3. ‘True Faith’ (1987)
New Order’s second huge commercial hit in Britain after ‘Blue Monday’ four years before – and their first in America. Sumner’s lyrics, dealing superficially with growing up and adolescent anxiety, were characteristically cryptic and vague, meaning listeners could project their own meanings onto them. Grafting a minor-key, melancholic musical texture onto a solidly dancefloor-oriented rhythm, ‘True Faith’ was a masterstroke of emotional and intelligent dance music. Philippe Decoufle’s surreal and beautifully choreographed video only accentuated it!
2. ‘Blue Monday’ (1983)
One of the most influential and revolutionary singles in the history of dance music, a full appreciation of the importance of ‘Blue Monday’ would be a whole article unto itself. Suffice to say, its immortal, deathless riff is immediately recognisable to virtually anybody in the world, and it crucially brought elements of the New York disco scene to Britain’s synth-pop explosion in the early Eighties. ‘Blue Monday’ was also versatile and broadly appealing enough to have been a UK Top Twenty hit on three separate occasions in remixed forms. Legend has it that Kraftwerk, one of New Order’s heroes and key influences, contacted them to ask how they created the rhythm track.
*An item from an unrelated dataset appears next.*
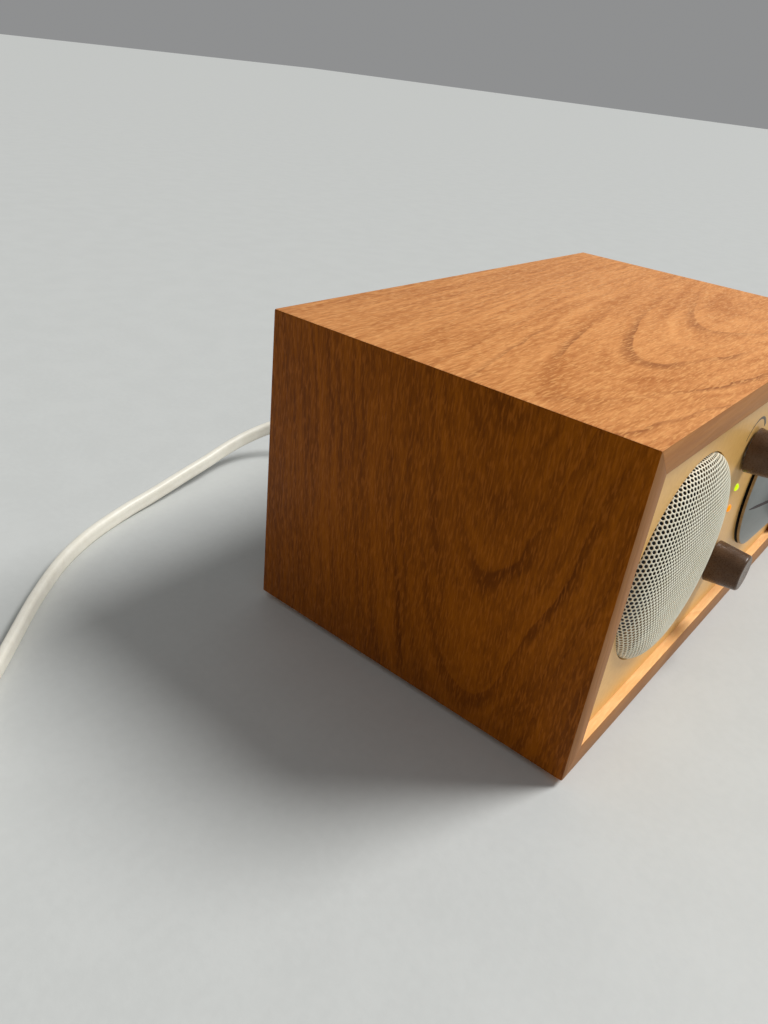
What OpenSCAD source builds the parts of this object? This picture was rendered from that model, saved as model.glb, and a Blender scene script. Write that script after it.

Iconic doesn’t even begin to cover it.
1. ‘Temptation’ (1982)
Given their huge catalogue of stone-cold classics, any ‘best of New Order’ list is ultimately going to come down to personal preferences. ‘Temptation’, for us, pips ‘Blue Monday’ to the top spot because, aside from it being an absolutely raging banger, it’s the bridge between the nervy post-punk of their first singles post-Joy Division and the synth-pop classics of the new decades that began with ‘Blue Monday’. With the perfect, almost cyberorganic melding of the band’s guitars and the drum programming, ‘Temptation’ properly established the indie-dance template that made New Order’s reputation. The way that Bernard Sumner sings/mutters “a heaven / a gateway / a hope” and “oh you’ve got green eyes / oh you’ve got blue eyes / oh you’ve got grey eyes”, like he’s hiding from the microphone and averting his gaze from his subject, is so adorably shy too, the complete inversion of the stereotypically extroverted, peacocking rock frontman. Any version you can find it in, ‘Temptation’ is one of the finest achievements of British indie.